■ **WHAT THE TASK REQUIRES**: Exactly the lines from the start of the data through the line containing "DIPPING = (0.8, 0.2)" should be output, with both ends kept and nothing added.

■ **DATASET SECTION**:
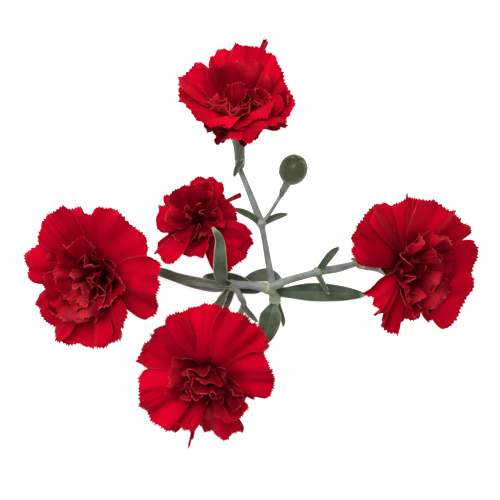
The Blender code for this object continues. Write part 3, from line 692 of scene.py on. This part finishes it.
BUD_FACES = (48, 90)
BUD_RIBS = 30
BUD_RIB_DEPTH = 0.012
# The pleats at the bud's tip: where they start and over what share, how deep they are, and how far they dip.
PLEATED = (0.62, 0.3)
PLEAT_DEPTH = 0.09
PLEAT_DIP = 0.9
DIPPING = (0.8, 0.2)

# The scales at the foot of a calyx and of the bud: where the first one stands, and each one's distance from
# the axis, height, length, half width and lean.
SCALES = 4
SCALE_FACES = (10, 8)
SCALE_TONE = 0.2
CUP_SCALES = {"start": 0.5, "shape": (2.0, -18.6, 5.8, 1.7, 0.5)}
BUD_SCALES = {"start": 0.4, "shape": (2.5, 0.1, 4.2, 2.3, 3.1)}


def triangle_wave(turn, count):
    """Rises from 0 to 1 and falls back that many times round a full turn."""
    return 1 - np.abs(2 * np.mod(turn * count / math.tau, 1) - 1)


def along_profile(profile, p):
    """Radius and height at the share p of a profile's length."""
    path = smooth_path([(r, z, 0) for r, z in profile], PROFILE_STEPS)
    share = shares_along(path)
    return np.maximum(np.interp(p, share, path[:, 0]), 0), np.interp(p, share, path[:, 1])


def cup_surface():
    """The cup: its profile turned about the axis with fine ribs. Each column stops where the triangle wave of
    the teeth says, so that the rim is cut into five pointed teeth."""
    rows, sides = CUP_FACES
    turn = np.linspace(0, math.tau, sides, endpoint=False)[None, :]
    p = np.linspace(0, 1, rows + 1)[:, None]
    shares = np.linspace(0, 1, PROFILE_PLACES)
    _, heights = along_profile(CUP_PROFILE, shares)
    top = TOOTH_FOOT + TOOTH_LENGTH * triangle_wave(turn + TOOTH_TURN, TEETH) ** TOOTH_POWER
    end = np.interp(top, heights, shares)
    r, z = along_profile(CUP_PROFILE, (p * end).ravel())
    r, z = r.reshape(rows + 1, sides), z.reshape(rows + 1, sides)
    r = r * (1 + CUP_RIB_DEPTH * np.cos(CUP_RIBS * turn) * ease(p * 4))
    return np.stack([r * np.cos(turn), r * np.sin(turn), z], axis=-1), turn / math.tau, p


def scale_surface(turn, radius, height, length, half, lean):
    """A pointed scale hugging the axis at its radius. Its width closes to the tip as the root of what is left
    of its length, and it leans out by lean at its tip."""
    rows, columns = SCALE_FACES
    u = np.linspace(0, 1, rows + 1)[:, None]
    v = np.linspace(-1, 1, columns + 1)[None, :]
    width = half * np.sqrt(np.clip(1 - u, 0, 1)) * (0.75 + 0.5 * u) + 0.05
    r = radius + lean * u**1.5 + 0 * v
    angle = turn + v * width / r
    z = height + length * u + 0 * v
    return np.stack([r * np.cos(angle), r * np.sin(angle), z], axis=-1), v * 0.5 + 0.5, u


def make_scales(name, bloom, scales, material):
    """The ring of scales at the foot of a calyx or of the bud."""
    sheets = []
    for k in range(SCALES):
        grid, across, along = scale_surface(math.tau * k / SCALES + scales["start"], *scales["shape"])
        sheets.append((in_bloom(grid, 0, bloom), across, along, SCALE_TONE))
    return piece_from(name + "_scales", sheets, material)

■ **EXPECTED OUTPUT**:
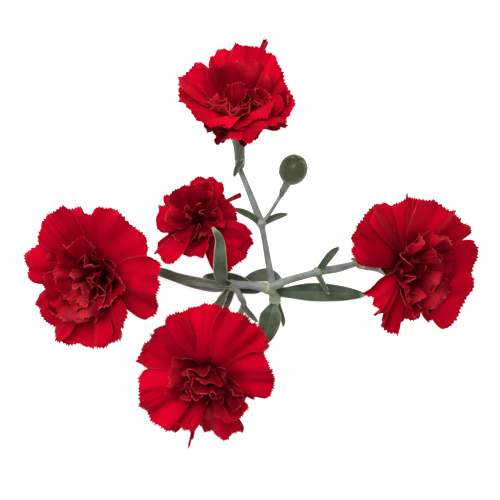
The Blender code for this object continues. Write part 3, from line 692 of scene.py on. This part finishes it.
BUD_FACES = (48, 90)
BUD_RIBS = 30
BUD_RIB_DEPTH = 0.012
# The pleats at the bud's tip: where they start and over what share, how deep they are, and how far they dip.
PLEATED = (0.62, 0.3)
PLEAT_DEPTH = 0.09
PLEAT_DIP = 0.9
DIPPING = (0.8, 0.2)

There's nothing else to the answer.